July 12, 2014
On Saturday, 12 July 2014 at 20:33:24 UTC, Andrei Alexandrescu wrote:
> On 7/12/14, 7:09 AM, Jacob Carlborg wrote:
>> On 2014-07-12 10:54, Andrei Alexandrescu wrote:
>>
>>> archive.org preserves the original format and resolution and isn't fussy
>>> about file size. -- Andrei
>>
>> I'm not sure what problems you're having but youtube supports
>> resolutions up to 4k and there are many files on youtube that are larger
>> than the ones you're uploading.
>>
>> On the other hand, I have never upload anything to youtube so I don't
>> know the restrictions it has.
>
> I have experimented extensively last year, and archive.org was the best by far. Back then youtube would reduce the resolution and had video length restrictions. It's possible they were relaxed or lifted, but I'm not inclined to put time into researching that again.
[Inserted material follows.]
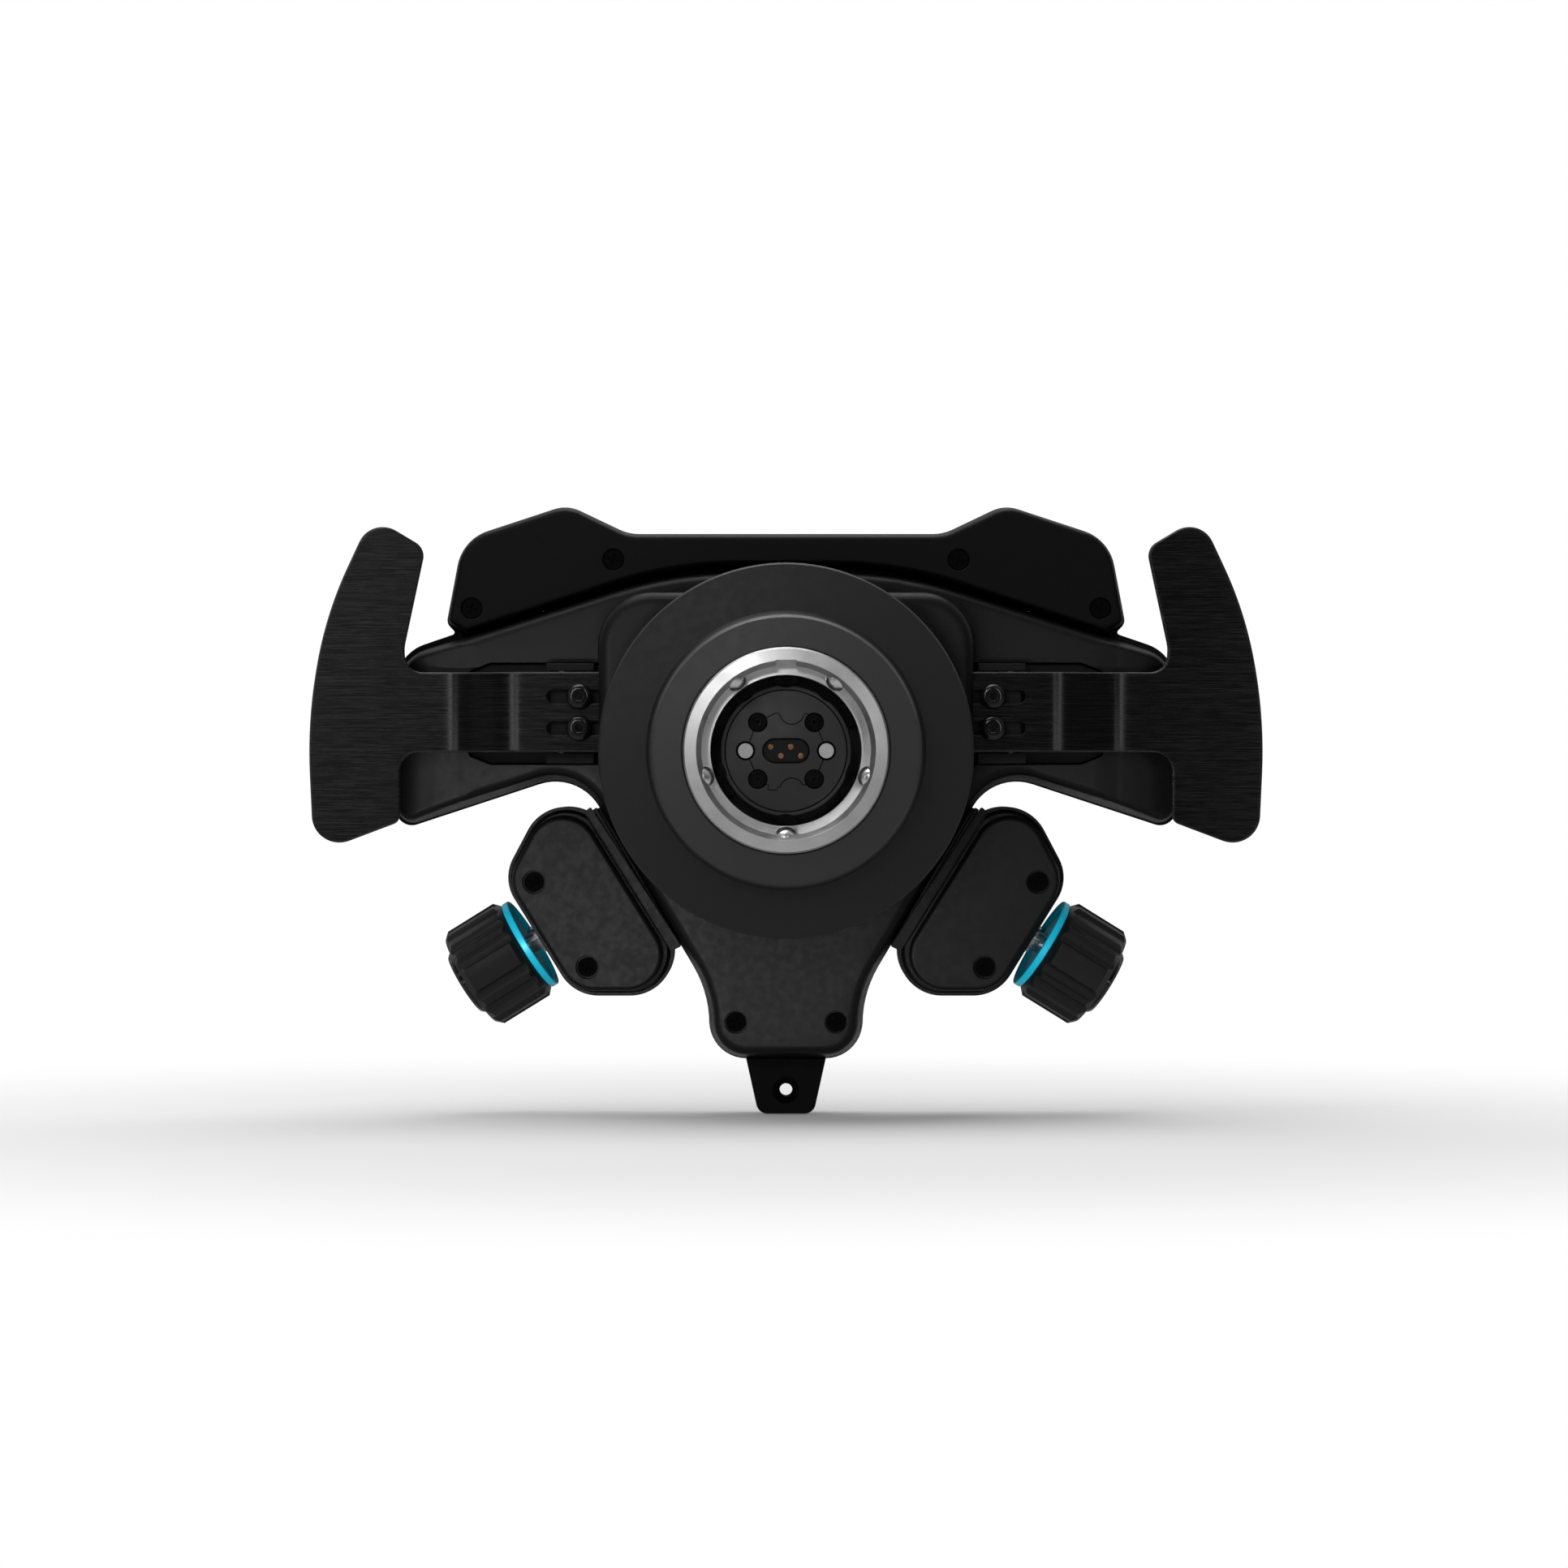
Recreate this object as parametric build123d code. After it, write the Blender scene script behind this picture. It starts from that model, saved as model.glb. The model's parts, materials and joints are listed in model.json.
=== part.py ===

For my money archive.org works very well and I'm glad Dicebot is uploading to youtube as well.
>
> Andrei

Even bearing in mind that archive.org is so slow that a simple download of the mp4 version of a talk can talk almost 2 hours? archive.org's per-connection bandwidth limit is very unusually low.
July 13, 2014
On 2014-07-12 22:43, John Colvin wrote:

> Even bearing in mind that archive.org is so slow that a simple download
> of the mp4 version of a talk can talk almost 2 hours? archive.org's
> per-connection bandwidth limit is very unusually low.

Yeah, it takes at least an hour for me to download from archive.org. From youtube, the same video clip takes around two minutes.